WORK TO COMPLETE
All of the material below is to be repeated exactly.

____ DATASET EXCERPT

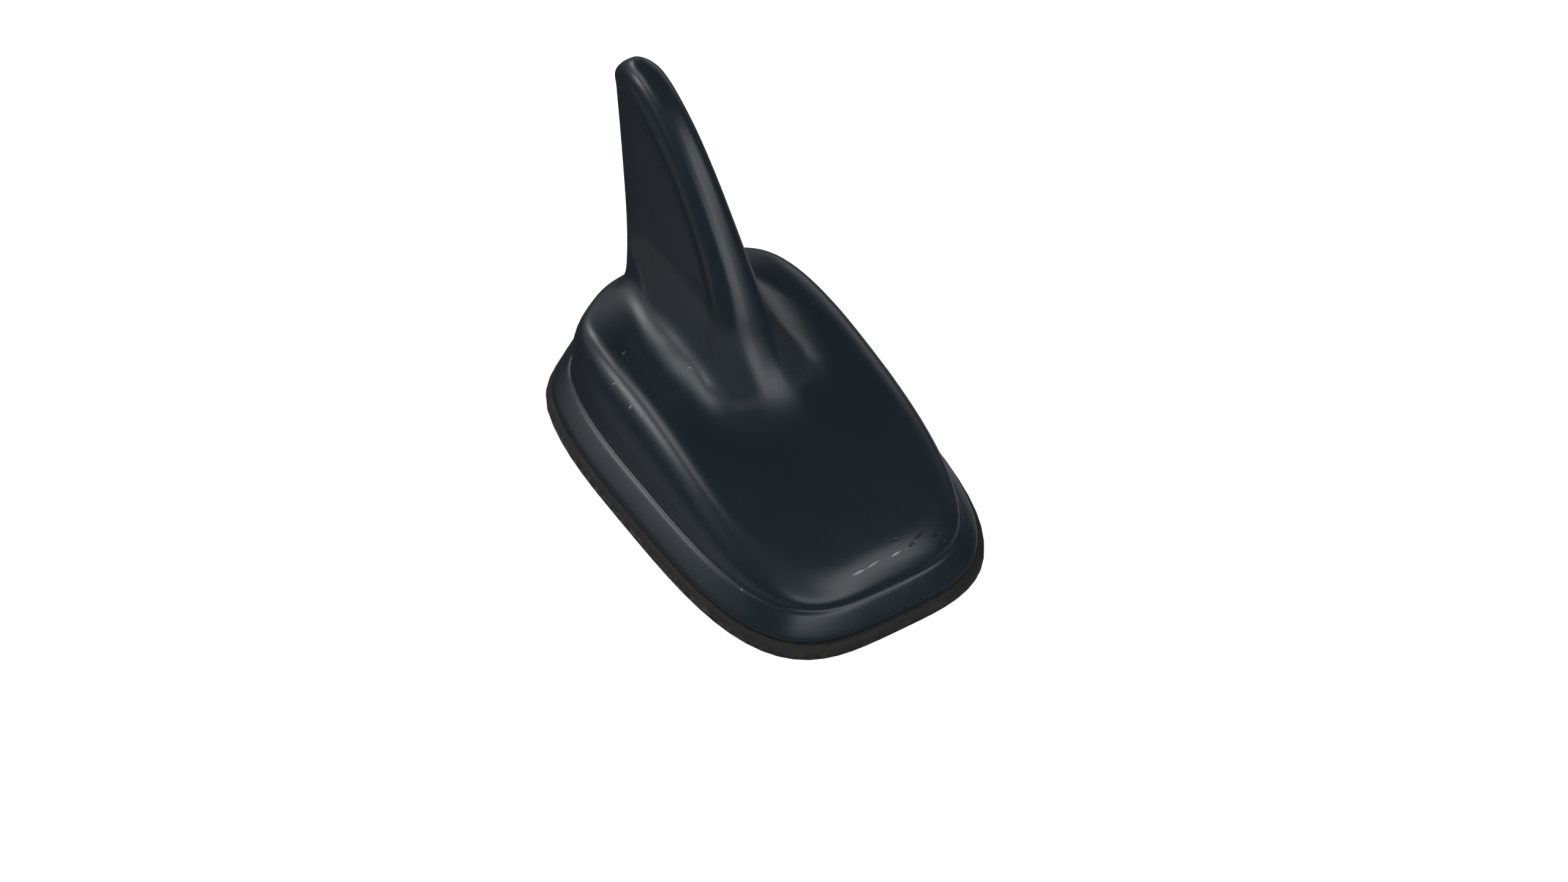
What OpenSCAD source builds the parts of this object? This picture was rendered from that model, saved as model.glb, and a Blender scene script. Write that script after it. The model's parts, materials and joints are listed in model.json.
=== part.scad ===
/* [Outline] */
// Length over the rubber lip, nose to tail
base_l = 112; // [110:0.5:116]
// Width over the rubber lip
base_w = 68; // [67:0.5:71]
// Share of the length that lies in front of the stud
nose_share = 0.515; // [0.505:0.005:0.525]
// Squareness of the nose end, where 2 is an ellipse
nose_sq = 3.6; // [3.3:0.1:3.8]
// Squareness of the tail end, where 2 is an ellipse
tail_sq = 2.85; // [2.7:0.05:3.1]
// How far the two tail corners are cut back, as a share
tail_cut = 0.06; // [0.04:0.01:0.08]
// How much wider the tail is than the nose, as a share
taper = 0.035; // [0.02:0.005:0.05]

/* [Cover] */
// Height of the lower edge of the cover above the roof
skirt_z = 4.1; // [4:0.1:4.6]
// How far the skirt's lower edge stands inside the lip
skirt_in = 1.05; // [0.8:0.05:1.4]
// Height of the ledge above the skirt
ledge_z = 9.6; // [9:0.1:10.4]
// How far the ledge stands inside the lip
ledge_in = 4.4; // [4:0.1:5]
// How far the ledge stands inside the lip at the nose
ledge_nose = 3.6; // [3:0.1:4.4]
// Width of the ledge
ledge_w = 0.9; // [0.6:0.1:1.2]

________

RESULT
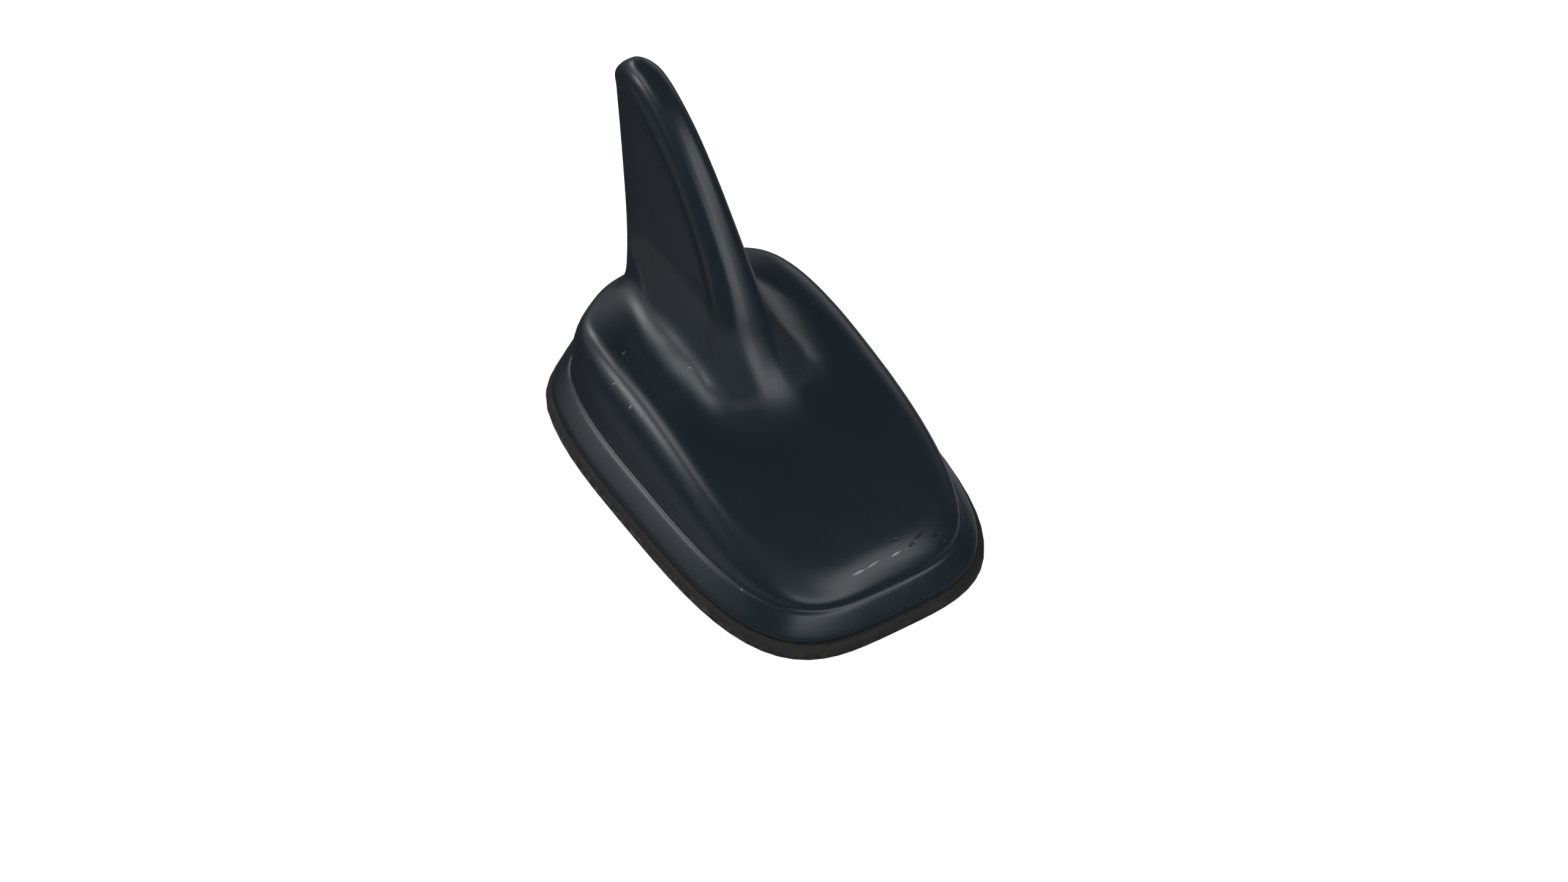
What OpenSCAD source builds the parts of this object? This picture was rendered from that model, saved as model.glb, and a Blender scene script. Write that script after it. The model's parts, materials and joints are listed in model.json.
=== part.scad ===
/* [Outline] */
// Length over the rubber lip, nose to tail
base_l = 112; // [110:0.5:116]
// Width over the rubber lip
base_w = 68; // [67:0.5:71]
// Share of the length that lies in front of the stud
nose_share = 0.515; // [0.505:0.005:0.525]
// Squareness of the nose end, where 2 is an ellipse
nose_sq = 3.6; // [3.3:0.1:3.8]
// Squareness of the tail end, where 2 is an ellipse
tail_sq = 2.85; // [2.7:0.05:3.1]
// How far the two tail corners are cut back, as a share
tail_cut = 0.06; // [0.04:0.01:0.08]
// How much wider the tail is than the nose, as a share
taper = 0.035; // [0.02:0.005:0.05]

/* [Cover] */
// Height of the lower edge of the cover above the roof
skirt_z = 4.1; // [4:0.1:4.6]
// How far the skirt's lower edge stands inside the lip
skirt_in = 1.05; // [0.8:0.05:1.4]
// Height of the ledge above the skirt
ledge_z = 9.6; // [9:0.1:10.4]
// How far the ledge stands inside the lip
ledge_in = 4.4; // [4:0.1:5]
// How far the ledge stands inside the lip at the nose
ledge_nose = 3.6; // [3:0.1:4.4]
// Width of the ledge
ledge_w = 0.9; // [0.6:0.1:1.2]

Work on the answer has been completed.